Namun, dengan terbentuknya Holding BUMN Migas di mana Pertamina adalah induk holding, kata Toto, peluang untuk mengejar ketertinggalan itu menjadi besar.
"Dengan terbentuknya Holding Company Migas, diharapkan value creation bisa lebih cepat dilakukan sehingga size Pertamina sebagai NOC bisa lebih kompetitif," kata Toto yang juga Direktur Eksekutif Lembaga Manajemen Fakultas Ekonomi dan Bisnis ( LM FEB) UI, melalui keterangannya, Kamis (5/7).

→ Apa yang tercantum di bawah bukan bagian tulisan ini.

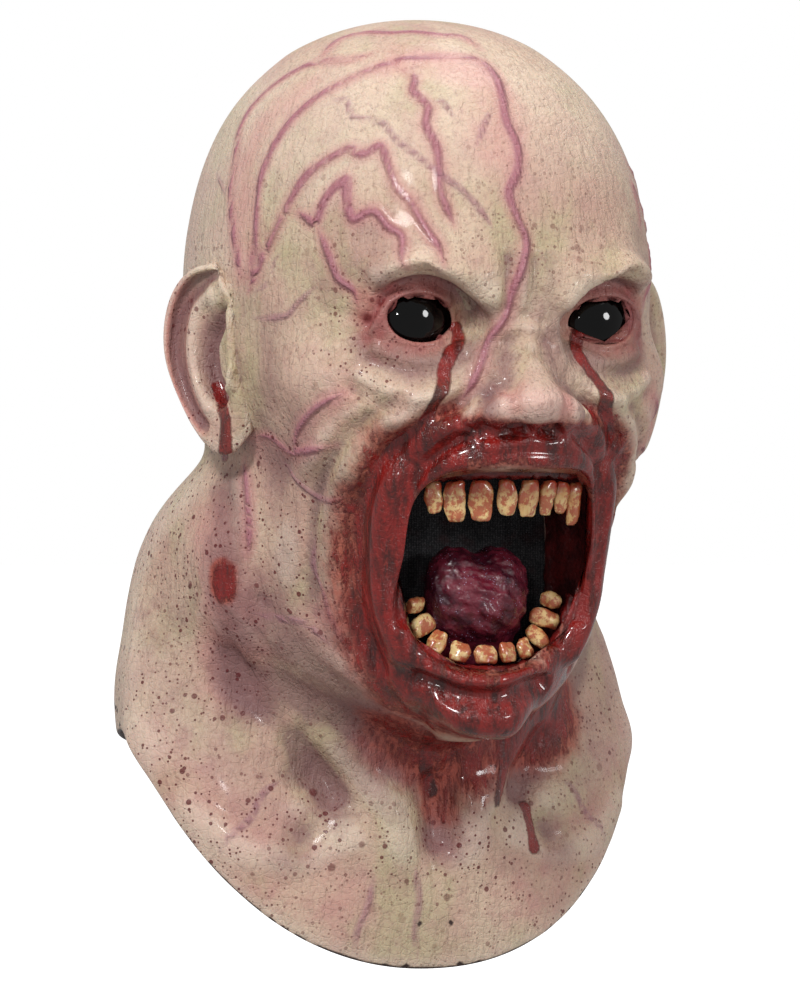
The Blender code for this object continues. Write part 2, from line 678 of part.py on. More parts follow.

NOC negeri Jiran tersebut, menurut Toto, memang bisa menjadi contoh paling sederhana. Perusahaan tersebut sebelumnya berdiri sendiri dan kemudian berubah menjadi perusahaan yang sangat kuat setelah menjadi sebuah holding.
"Petronas adalah holding yang memiliki bisnis di hulu dan hilir Migas. Sinergi bisa diciptakan karena mereka juga berfungsi sebagai regulator seperti Pertamina masa dulu," lanjut Toto.
Peningkatan daya saing tersebut, menurut Toto, tak lepas dari dampak positif holding, baik dari sisi efisiensi maupun legal.
Dengan menjadikan Pertamina sebagai induk holding yang membawahi PGN dan Pertagas, maka Holding BUMN Migas bisa membuat efisiensi radikal pada kebijakan open access. Artinya, satu pipa yang sama bisa dipakai multi operator sehingga tidak lagi terjadi pemborosan (redundancy).
Sementara dari sisi legal, kata dia, juga akan terjadi konfirmasi positif. Dalam hal ini, Pertamina sebagai holding energi memiliki bargaining position yang lebih kuat, baik dari sudut finansial dan institusional.
"Dengan demikian, maka proses value creation bisa lebih cepatdilaksanakan," katanya.